Reputation: 3841
I have loaded my data into S3 (Json format). I have executed "MSCK REPAIR TABLE dqme_violations_v1" I have created my table and it seems to be pointing to the correct place. What gives?
My table (via: show create table dqme_violations_v1):
CREATE EXTERNAL TABLE `dqme_violations_v1`(
`asset_id` string COMMENT 'from deserializer',
`make` string COMMENT 'from deserializer',
`serial_number` string COMMENT 'from deserializer',
`message_format` string COMMENT 'from deserializer',
`content_type` string COMMENT 'from deserializer',
`content` string COMMENT 'from deserializer',
`rule_id` string COMMENT 'from deserializer',
`ruleset` string COMMENT 'from deserializer',
`rule_type` string COMMENT 'from deserializer',
`error_type` string COMMENT 'from deserializer',
`error_name` string COMMENT 'from deserializer',
`error_criteria` string COMMENT 'from deserializer')
COMMENT 'The DQME OG Grief violation table'
PARTITIONED BY (
`dt` string)
ROW FORMAT SERDE
'org.apache.hive.hcatalog.data.JsonSerDe'
WITH SERDEPROPERTIES (
'paths'='make, serialNumber')
STORED AS INPUTFORMAT
'org.apache.hadoop.mapred.TextInputFormat'
OUTPUTFORMAT
'org.apache.hadoop.hive.ql.io.HiveIgnoreKeyTextOutputFormat'
LOCATION
's3://pfm-og-blah-store-use2-s3-prod/violations'
TBLPROPERTIES (
'transient_lastDdlTime'='1610571957')
MY s3 :
s3://pfm-og-blah-store-use2-s3-prod/violations/dt=2021-01-12-16/
and it contains a json file with a bunch of json in it:
pfm-og-barrel_grief_use2-kfh-prod-2-2021-01-12-16-06-07-0abdaa4f-92db-46ee-8c0c-2001e8b5512a
Upvotes: 0
Views: 839
Reputation: 3841
TLDR - I didn't have the authority to run MSCK REPAIR TABLE dqme_violations_v1
The skinny:
So running the MSCK command showed no signs of error. It seemed to run and actually listed out the partitions it found that were NOT in the metastore. The "not" should have told me it was not adding them because it showed that each time).
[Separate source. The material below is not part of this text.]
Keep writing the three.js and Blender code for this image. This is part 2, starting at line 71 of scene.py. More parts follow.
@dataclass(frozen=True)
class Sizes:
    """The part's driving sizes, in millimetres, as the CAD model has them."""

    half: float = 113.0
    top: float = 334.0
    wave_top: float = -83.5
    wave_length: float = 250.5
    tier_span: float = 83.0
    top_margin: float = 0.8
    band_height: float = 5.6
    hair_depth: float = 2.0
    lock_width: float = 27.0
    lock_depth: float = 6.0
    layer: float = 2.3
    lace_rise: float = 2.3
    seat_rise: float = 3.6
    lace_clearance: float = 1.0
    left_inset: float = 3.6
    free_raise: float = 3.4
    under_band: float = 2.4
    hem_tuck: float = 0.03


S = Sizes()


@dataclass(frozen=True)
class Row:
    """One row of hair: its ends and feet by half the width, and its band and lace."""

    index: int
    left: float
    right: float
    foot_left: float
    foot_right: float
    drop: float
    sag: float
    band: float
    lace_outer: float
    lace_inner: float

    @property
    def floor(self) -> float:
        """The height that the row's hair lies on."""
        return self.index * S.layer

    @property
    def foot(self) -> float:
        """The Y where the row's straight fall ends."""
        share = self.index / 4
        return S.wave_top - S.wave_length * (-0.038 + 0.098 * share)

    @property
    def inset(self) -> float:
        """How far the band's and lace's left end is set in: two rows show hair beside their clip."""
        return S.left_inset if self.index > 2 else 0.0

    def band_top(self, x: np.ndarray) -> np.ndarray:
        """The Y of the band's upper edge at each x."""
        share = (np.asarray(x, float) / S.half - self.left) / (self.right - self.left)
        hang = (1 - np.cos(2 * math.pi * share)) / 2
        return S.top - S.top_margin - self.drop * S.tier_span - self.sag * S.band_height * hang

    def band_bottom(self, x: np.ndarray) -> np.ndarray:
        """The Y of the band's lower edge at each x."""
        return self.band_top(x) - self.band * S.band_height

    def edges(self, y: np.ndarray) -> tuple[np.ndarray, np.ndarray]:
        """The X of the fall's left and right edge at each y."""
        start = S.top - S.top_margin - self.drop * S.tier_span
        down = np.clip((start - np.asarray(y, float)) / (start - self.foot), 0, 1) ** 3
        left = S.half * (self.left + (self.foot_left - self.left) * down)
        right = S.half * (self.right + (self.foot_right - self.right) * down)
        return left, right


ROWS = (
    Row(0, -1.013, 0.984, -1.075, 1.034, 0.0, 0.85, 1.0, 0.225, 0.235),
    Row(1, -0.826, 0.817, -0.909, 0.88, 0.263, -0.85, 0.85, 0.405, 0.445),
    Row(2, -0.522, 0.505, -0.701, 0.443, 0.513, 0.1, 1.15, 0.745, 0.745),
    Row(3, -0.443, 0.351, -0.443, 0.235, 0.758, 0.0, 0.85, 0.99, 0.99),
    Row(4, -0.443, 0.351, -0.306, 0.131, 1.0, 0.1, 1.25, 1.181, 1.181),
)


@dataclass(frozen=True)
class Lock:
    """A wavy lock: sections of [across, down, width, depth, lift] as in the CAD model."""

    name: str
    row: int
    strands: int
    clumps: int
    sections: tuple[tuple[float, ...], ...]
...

Athena really needs better error handling.
If you go to AWSGlue -> Tables -> View partitions, it will list the partitions it has found. Mine was empty.
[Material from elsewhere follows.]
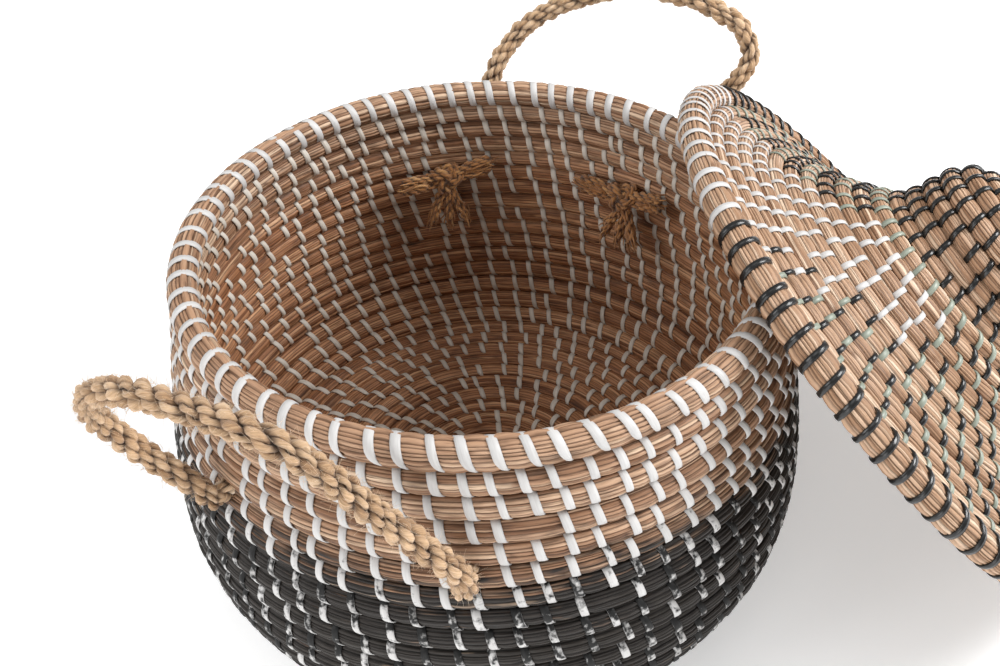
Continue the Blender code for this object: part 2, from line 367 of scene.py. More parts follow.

I work for a large corporation and it has locked down lots of things. So I had to run some sql via a Lambda to add the partitions. We run a batch job once an hour that adds the NEXT hours partition to the table (yes the file is not created yet. Athena doesn't care.)
Upvotes: 1
Reputation: 1305
In this case you have a partition that looks like yyyy-MM-dd-HH
. There's a much niftier way to handle partitions using partition projection. Once set up, there's no need to do any repair table or manual ADD PARTITION
, you can set it up directly via DDL by adding:
...
TBLPROPERTIES (
'transient_lastDdlTime'='1610571957',
projection.enabled='true',
projection.dt.type='date',
projection.dt.format='yyyy-MM-dd-HH',
projection.dt.range='NOW-30DAYS,NOW'
)
Upvotes: 0